Atmospheric concentration of carbon dioxide, the most common greenhouse gas, reached a new high last year of 397.7 parts per million, the data showed. The organization also reported that global CO2 averages recorded in the spring of 2015 “crossed the symbolically significant” 400-ppm barrier.

“We will soon be living with globally averaged CO2 levels above 400 parts per million as a permanent reality,” WMO Secretary-General Michel Jarraud said in a statement on the findings.

He added that increasing CO2 levels “means hotter global temperatures, more extreme weather events like heatwaves and floods, melting ice, rising sea levels and increased acidity of the oceans.”

Methane, the most potent greenhouse gas, was also present in the atmosphere at levels of concentration never before seen. The WMO captured atmospheric methane at 1833 parts per billion in 2014, which is 254 percent of pre-industrial levels. The organization noted that 60 percent of methane emissions are from human activity including fossil fuel exploitation, cattle breeding, rice agriculture, and landfills.
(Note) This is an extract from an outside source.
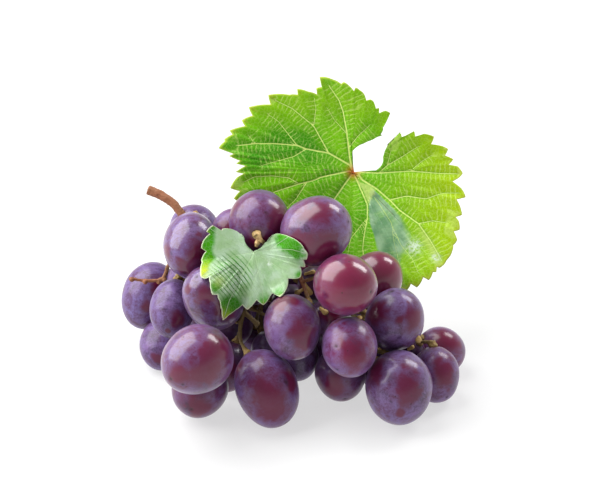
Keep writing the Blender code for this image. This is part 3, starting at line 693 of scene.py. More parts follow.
# %% Leaf outlines
LARGE_EDGE = [
    (11.8, 15.7), (12.5, 17.8), (12.3, 18.5), (14.2, 21.6), (15.5, 24.7), (13.4, 25.6), (10.8, 24.5),
    (10.8, 26.7), (9.5, 26.5), (8.5, 29.4), (7.3, 30.3), (5.5, 29.8), (4.5, 32.6), (2.8, 34.1),
    (1.0, 35.3), (0.3, 33.8), (-1.9, 36.2), (-4.0, 37.6), (-5.0, 36.8), (-8.5, 38.7), (-14.2, 39.7),
    (-12.9, 35.6), (-15.4, 35.1), (-15.1, 32.5), (-19.0, 33.8), (-23.4, 34.9), (-23.2, 32.4),
    (-26.6, 32.4), (-35.6, 32.3), (-34.6, 28.3), (-43.8, 27.1), (-42.2, 23.5), (-46.7, 21.5),
    (-45.3, 19.1), (-51.7, 17.2), (-50.5, 15.5), (-53.9, 13.4), (-53.7, 12.6), (-56.3, 9.7), (-50.1, 7.4),
    (-52.0, 6.5), (-47.5, 4.5), (-49.0, 3.2), (-45.1, 2.4), (-49.2, -0.2), (-45.8, -0.9), (-48.5, -2.3),
    (-51.4, -6.9), (-47.4, -8.1), (-50.0, -11.2), (-45.4, -13.6), (-45.6, -18.0), (-41.4, -19.4),
    (-42.6, -27.0), (-37.6, -28.0), (-36.5, -36.6), (-31.4, -34.4), (-23.8, -40.6), (-19.6, -37.0),
    (-10.6, -42.2), (-6.6, -39.6), (0.6, -45.6), (4.0, -43.0), (11.4, -48.6), (14.4, -45.4),
    (21.9, -49.5), (23.6, -46.6), (26.0, -48.2), (28.6, -43.9), (30.9, -45.2), (32.6, -41.9),
    (34.0, -41.9), (34.3, -39.7), (35.6, -40.2), (38.6, -37.0), (41.2, -32.7), (41.5, -30.8),
    (43.2, -28.6), (41.8, -25.0), (44.3, -24.3), (44.0, -20.8), (42.7, -19.0), (45.4, -18.1),
    (45.1, -16.3), (43.2, -11.6), (47.0, -10.7), (45.4, -7.1), (41.6, -4.1), (44.6, -2.2), (45.9, -0.6),
    (43.8, 2.3), (40.1, 3.0), (42.1, 5.3), (38.6, 6.9), (39.9, 9.6), (37.4, 10.9), (32.8, 11.7),
    (34.0, 14.9), (29.9, 16.1), (26.1, 14.9), (25.6, 17.2), (22.1, 15.3), (20.4, 14.7), (20.0, 16.4),
]
LARGE_SINUS_LEFT = [
    (-0.3, 3.9), (-0.5, 8.2), (0.1, 9.2), (1.7, 10.6), (4.7, 12.0), (8.3, 13.5), (10.6, 14.9),
    (11.8, 15.7),
]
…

“Every year we say that time is running out,” Jarraud said. “We have to act NOW to slash greenhouse gas emissions if we are to have a chance to keep the increase in temperatures to manageable levels.”
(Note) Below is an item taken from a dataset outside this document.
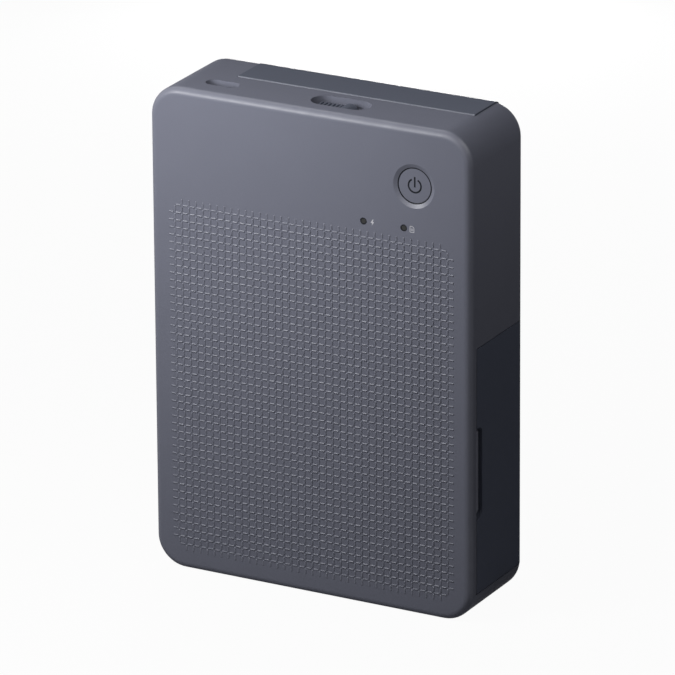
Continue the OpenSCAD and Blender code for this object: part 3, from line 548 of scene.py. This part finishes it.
def paper_runs():
    """Low runs that the paper slides on, on the tray and on the pressure plate."""
    low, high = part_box("pressure_plate")
    middle = (low[0] + high[0]) / 2
    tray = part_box("paper_tray")[0][1] + TRAY_FLOOR
    for name, body, face, away in (("tray_runs", "case", tray, 1),
                                   ("plate_runs", "press_plate", low[1], -1)):
        verts, faces = [], []
        for run in RUNS:
            x = middle + run * MM
            y0, y1 = sorted((face - away * SINK, face + away * RUN_RISE))
            foot = (x - RUN_WIDTH / 2, y0, low[2] + BELOW_RUNS)
            add_block(verts, faces, foot, (x + RUN_WIDTH / 2, y1, high[2] - ABOVE_RUNS))
        new_piece(name, verts, faces, dark_finish, body)


# Ribs of the door: its wall, the ribs' width and rise, and the bare border round them

DOOR_WALL = 1.8 * MM
DOOR_RIB = 0.6 * MM
DOOR_RIB_RISE = 0.5 * MM
RIBS_FROM_FRONT = 5.5 * MM
RIBS_FROM_BACK = 8.5 * MM
RIBS_FROM_ENDS = 3 * MM


def door_ribs():
    """A frame of thin ribs on the inside of the ink door."""
    low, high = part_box("ink_door")
    face = high[0] - DOOR_WALL
    x0, x1 = face - DOOR_RIB_RISE, face + SINK
    y0, y1 = low[1] + RIBS_FROM_FRONT, high[1] - RIBS_FROM_BACK
    z0, z1 = low[2] + RIBS_FROM_ENDS, high[2] - RIBS_FROM_ENDS
    verts, faces = [], []
    for z in (z0, z0 + (z1 - z0) / 3, z0 + 2 * (z1 - z0) / 3, z1):
        add_block(verts, faces, (x0, y0, z - DOOR_RIB / 2), (x1, y1, z + DOOR_RIB / 2))
    for y in (y0, (y0 + y1) / 2, y1):
        add_block(verts, faces, (x0, y - DOOR_RIB / 2, z0), (x1, y + DOOR_RIB / 2, z1))
    new_piece("door_ribs", verts, faces, door_finish, "door")


# Face of the cassette: rings as inner radius, outer radius and rise, and the grip bars at its ends

SPOOLS = (("takeup", "takeup_spool"), ("supply", "supply_spool"))
FACE_RINGS = ((2.9 * MM, 3.6 * MM, 0.35 * MM), (6.2 * MM, 6.7 * MM, 0.2 * MM))
GRIPS = 3
GRIP_PITCH = 0.9 * MM
GRIP_START = 9.3 * MM
GRIP_FRONT = 3 * MM
GRIP_BACK = 2.2 * MM
GRIP_RISE = 0.3 * MM


def spool_centre(node):
    """The middle of a spool in Y and Z."""
    low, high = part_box(node)
    return (low[1] + high[1]) / 2, (low[2] + high[2]) / 2


def cassette_rings():
    """Rings round the cassette's spool holes, and short grip bars between them."""
    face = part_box("ink_cassette")[1][0]
    verts, faces = [], []
    for body, node in SPOOLS:
        for inner, outer, rise in FACE_RINGS:
            add_ring(verts, faces, spool_centre(node), inner, outer, face - SINK, face + rise)
    takeup, supply = [spool_centre(node) for body, node in SPOOLS]
    middle = supply[0]
    upper = supply[1] - GRIP_START - GRIPS * GRIP_PITCH + GRIP_PITCH / 2
    for end in (takeup[1] + GRIP_START, upper):
        for i in range(GRIPS):
            z = end + i * GRIP_PITCH
            add_block(verts, faces, (face - SINK, middle - GRIP_FRONT, z),
                      (face + GRIP_RISE, middle + GRIP_BACK, z + GRIP_PITCH / 2))
    new_piece("cassette_rings", verts, faces, dark_finish, "case")


# Hub of a spool: its ring, and the arms round it as start, end and half width

HUB_INNER = 0.8 * MM
HUB_OUTER = 1.25 * MM
HUB_RISE = 0.15 * MM
HUB_STEPS = 24
HUB_ARMS = 6
ARM_START = 1.2 * MM
ARM_END = 2.05 * MM
ARM_HALF = 0.22 * MM


def spool_hub(body, node):
    """A ring with short arms on the end of a spool."""
    y, z = spool_centre(node)
    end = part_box(node)[1][0]
    back, front = end - SINK, end + HUB_RISE
    verts, faces = [], []
    add_ring(verts, faces, (y, z), HUB_INNER, HUB_OUTER, back, front, HUB_STEPS)
    for arm in range(HUB_ARMS):
        angle = math.radians(360 / HUB_ARMS * arm)
        c, s = math.cos(angle), math.sin(angle)
        start = len(verts)
        for x in (back, front):
            for u, v in ((ARM_START, -ARM_HALF), (ARM_END, -ARM_HALF), (ARM_END, ARM_HALF),
                         (ARM_START, ARM_HALF)):
                verts.append((x, y + u * c - v * s, z + u * s + v * c))
        faces.append((start + 4, start + 5, start + 6, start + 7))
        for i in range(4):
            j = (i + 1) % 4
            faces.append((start + i, start + j, start + 4 + j, start + 4 + i))
    new_piece(body + "_hub", verts, faces, hub_finish, body)


# Floor, lamps and world

def show_white(tree, lit, white, amount):
    """Shader that shows `white` by that amount where it is seen straight on, in gloss or through glass."""
    path = tree.nodes.new("ShaderNodeLightPath")
    seen = math_node(tree, "MAXIMUM", path.outputs["Is Camera Ray"], path.outputs["Is Glossy Ray"])
    seen = math_node(tree, "MAXIMUM", seen, path.outputs["Is Transmission Ray"])
    scale = math_node(tree, "MULTIPLY", seen, amount)
    mix = tree.nodes.new("ShaderNodeMixShader")
    tree.links.new(scale, mix.inputs[0])
    tree.links.new(lit, mix.inputs[1])
    tree.links.new(white, mix.inputs[2])
    return mix.outputs[0]


FLOOR_SIZE = 6.0
FLOOR_GREY = 0.4
FLOOR_WHITE = 0.96


def make_floor():
    """A plain pale floor that keeps a soft shadow and otherwise shows as white."""
    half = FLOOR_SIZE / 2
    corners = [(-half, -half, 0), (half, -half, 0), (half, half, 0), (-half, half, 0)]
    mesh = bpy.data.meshes.new("floor")
    mesh.from_pydata(corners, [], [(0, 1, 2, 3)])
    floor = bpy.data.objects.new("floor", mesh)
    bpy.context.collection.objects.link(floor)
    material = bpy.data.materials.new("floor_paper")
    material.use_nodes = True
    tree = material.node_tree
    tree.nodes.clear()
    out = tree.nodes.new("ShaderNodeOutputMaterial")
    matt = tree.nodes.new("ShaderNodeBsdfDiffuse")
    matt.inputs["Color"].default_value = (FLOOR_GREY, FLOOR_GREY, FLOOR_GREY, 1)
    white = tree.nodes.new("ShaderNodeEmission")
    white.inputs["Strength"].default_value = 1.0
    tree.links.new(show_white(tree, matt.outputs[0], white.outputs[0], FLOOR_WHITE), out.inputs[0])
    mesh.materials.append(material)


WORLD_FILL = 0.055


def make_world():
    """White to the camera, and a dim even fill for the object."""
    world = bpy.data.worlds.new("world")
    bpy.context.scene.world = world
    world.use_nodes = True
    tree = world.node_tree
    tree.nodes.clear()
    out = tree.nodes.new("ShaderNodeOutputWorld")
    fill = tree.nodes.new("ShaderNodeBackground")
    fill.inputs["Strength"].default_value = WORLD_FILL
    white = tree.nodes.new("ShaderNodeBackground")
    white.inputs["Strength"].default_value = 1.0
    tree.links.new(show_white(tree, fill.outputs[0], white.outputs[0], 1.0), out.inputs[0])


# Name, place, width and power of each lamp
LAMPS = (
    ("key", (-0.11, -0.165, 0.205), 0.1, 0.48),
    ("crown", (-0.05, -0.12, 0.26), 0.12, 0.1),
    ("right_corner", (0.02, -0.14, 0.22), 0.1, 0.08),
    ("right_side", (0.15, 0.0, 0.25), 0.1, 0.082),
    ("back", (-0.28, 0.49, 0.64), 0.4, 1.4),
    ("rear", (-0.25, 0.5, 0.06), 0.14, 1.6),
)
LAMP_AIM = Vector((0, 0, 0.09))


def make_lamps():
    """Soft boxes round the object, all turned to its middle."""
    for name, place, width, power in LAMPS:
        data = bpy.data.lights.new(name, "AREA")
        data.shape = "SQUARE"
        data.size = width
        data.energy = power
        lamp = bpy.data.objects.new(name, data)
        lamp.location = place
        lamp.rotation_euler = (LAMP_AIM - Vector(place)).to_track_quat("-Z", "Y").to_euler()
        lamp.visible_camera = False
        bpy.context.collection.objects.link(lamp)


make_camera()
make_world()
make_floor()
make_lamps()
dress_nodes()
front_pattern()
power_sign()
button_gap_shade()
lens_rims()
lamp_signs()
paper_runs()
door_ribs()
cassette_rings()
for spool_body, spool_node in SPOOLS:
    spool_hub(spool_body, spool_node)
bpy.context.scene.view_settings.view_transform = "Standard"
President Obama last week rejected the Keystone XL pipeline, citing the need for the US to take the lead in fighting global warming ahead of December’s UN Climate Change Conference in Paris.

The move engendered praise from the environmentalist community, which has often been critical of the administrations deference to fossil fuel interests.

“President Obama is the first world leader to reject a project because of its effect on the climate,” said prominent climate activist Bill McKibbon last week. He added that the decisions gives the president “new stature as an environmental leader, and it eloquently confirms the five years and millions of hours of work that people of every kind put into this fight.”

Despite the White House’s nod to the environment on Keystone, the UN is calling on all world governments to increase their commitment to fighting climate change ahead of next month’s talks in Paris.

The UN Environment Program released its “Emissions Gap” report last week, which revealed that existing policies and agreements will work to limit greenhouse gases, but not at a pace needed to curb warming to below two degrees Celsius by 2100

A two-degree increase is considered by the UN to be the outer limits of safe warming.

Former NASA scientist, James Hansen, however, has called the target a “prescription for disaster,” noting that such an increase would have catastrophic warming effects on the planet.